Nathan Bedford Forrest was a major part of Civil War history. He should be rememembered, but not commemorated. The bust will not be melted down, but relocated to a local history museum. N. B. Forrest was a tactical genius in wartime. Before the Civil War, he was a slave trader. During the Civil War he was responsible for the Fort Pillow Massacre. After the Civil War, he was a founding member of the KKK and its first grand wizard.

If we were actually in a civil war, instead of a few protests and minor civil unrest, the bust would have been stolen, broken into smithereens, and melted into bullets.

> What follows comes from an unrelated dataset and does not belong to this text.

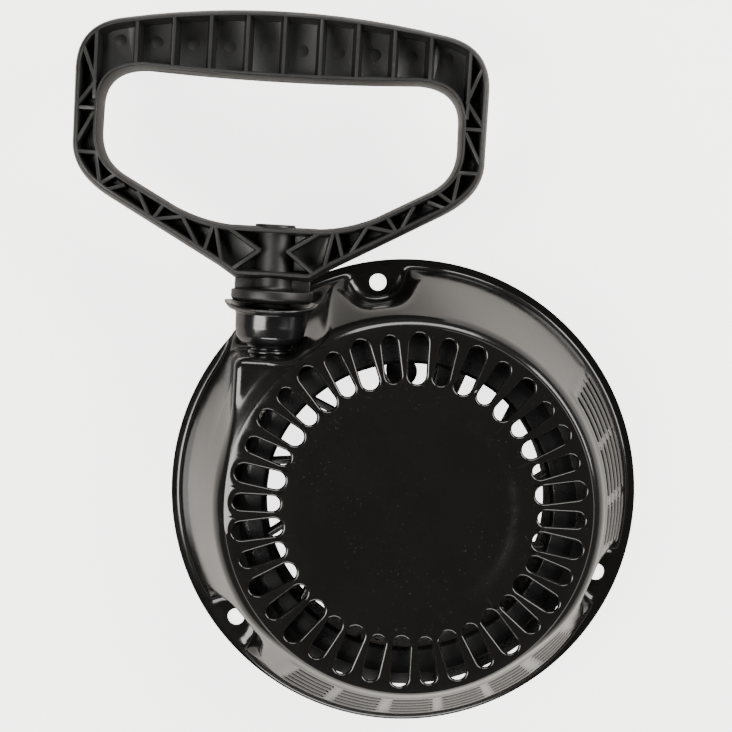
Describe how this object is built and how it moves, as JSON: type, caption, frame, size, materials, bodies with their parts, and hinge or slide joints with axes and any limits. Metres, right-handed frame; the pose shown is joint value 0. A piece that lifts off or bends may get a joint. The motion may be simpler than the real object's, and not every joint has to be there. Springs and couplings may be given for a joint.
{
  "type": "recoil starter",
  "caption": "Recoil starter for a small engine: black pressed-steel housing with a vented crown, spoked rope reel, pawls and a D-shaped pull handle",
  "frame": {"origin": "the middle of the object's footprint, on the plane that the mounting flange rests on", "axes": "+Z is along the reel's axis out through the crown, +Y runs from the reel towards the pull handle, and the pull line leans 3.2 degrees from it to +X"},
  "size_m": [0.2566, 0.3279, 0.069],
  "materials": {
    "black_paint": "gloss black enamel on pressed steel",
    "grip_plastic": "satin black moulded plastic",
    "gloss_plastic": "gloss black moulded plastic",
    "reel_plastic": "black moulded nylon with a low gloss",
    "guide_nylon": "dark grey moulded nylon",
    "spring_steel": "blued spring steel, lightly oiled",
    "zinc_steel": "zinc plated steel",
    "pawl_steel": "sintered steel",
    "rope_fibre": "braided off-white nylon rope"
  },
  "bodies": {
    "casing": {"housing": "black_paint", "centre_post": "zinc_steel", "centre_bolt": "zinc_steel", "thrust_washer": "zinc_steel", "guide_washer": "zinc_steel", "brake_spring": "spring_steel", "rope_guide": "gloss_plastic", "rope_guide_clip": "zinc_steel"},
    "rope_reel": {"reel": "reel_plastic", "rewind_spring": "spring_steel", "rope_wound": "rope_fibre", "rope_knot_reel": "rope_fibre", "pawl_pin_1": "zinc_steel", "pawl_pin_2": "zinc_steel", "pawl_spring_1": "spring_steel", "pawl_spring_2": "spring_steel"},
    "left_pawl": {"pawl_1": "pawl_steel"},
    "right_pawl": {"pawl_2": "pawl_steel"},
    "guide_plate": {"pawl_guide": "guide_nylon"},
    "pull_handle": {"handle": "grip_plastic", "rope_retainer": "zinc_steel", "rope_knot_handle": "rope_fibre", "rope_run": "rope_fibre"}
  },
  "joints": [
    {"name": "reel_turn", "type": "hinge", "parent": "casing", "child": "rope_reel", "pos_m": [0.0188, -0.0545, 0.03], "axis": [0, 0, -1], "range_deg": [0, 1040], "stiffness_Nm_per_rad": 0.03, "springref_deg": -343.77, "deforming": ["rewind_spring"]},
    {"name": "handle_pull", "type": "slide", "parent": "casing", "child": "pull_handle", "axis": [0.0558, 0.9984, 0], "range_m": [0, 1.25], "deforming": ["rope_run"]},
    {"name": "pawl_1_swing", "type": "hinge", "parent": "rope_reel", "child": "left_pawl", "pos_m": [0.0188, -0.0275, 0.016], "axis": [0, 0, 1], "range_deg": [0, 28], "stiffness_Nm_per_rad": 0.002, "springref_deg": -22.92, "deforming": ["pawl_spring_1"]},
    {"name": "pawl_2_swing", "type": "hinge", "parent": "rope_reel", "child": "right_pawl", "pos_m": [0.0188, -0.0815, 0.016], "axis": [0, 0, 1], "range_deg": [0, 28], "stiffness_Nm_per_rad": 0.002, "springref_deg": -22.92, "deforming": ["pawl_spring_2"]},
    {"name": "guide_turn", "type": "hinge", "parent": "rope_reel", "child": "guide_plate", "pos_m": [0.0188, -0.0545, 0.01], "axis": [0, 0, 1], "range_deg": [0, 25.3]}
  ],
  "couplings": [
    {"joint": "handle_pull", "follows": "reel_turn", "m_per_rad": 0.06885},
    {"joint": "pawl_2_swing", "follows": "pawl_1_swing", "ratio": 1},
    {"joint": "guide_turn", "follows": "pawl_1_swing", "ratio": 0.9}
  ]
}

Forrest was born 1821 in Chapel Hill, Tennessee. He died 1877 in Memphis, TN. He was originally buried in Elmwood Cemetery, but he and his wife were moved to what is now Health Services Park in 1904 (it was originally called Nathan Forrest Park). After a great deal of fuss and controversy, the statue of General Forrest on horseback was removed from the park, but the bodies of him and his wife still rest there. Were it my decision, they would be re-interred in Elmwood. But no one asked me. In Tennessee, as in many southern states, it is illegal to demolish or remove “war memorials.” It doesn’t matter if the war memorial was erected a half-century or more after the war.

To my mind, there is a great deal of difference between a memorial to the local boys who marched off to war and never limped home, and a factory — cast statue of someone who never visited or lived in a particular town, whose statue was erected during the Bad Old Days of Jim Crow laws to prevent “certain folks” from getting uppity.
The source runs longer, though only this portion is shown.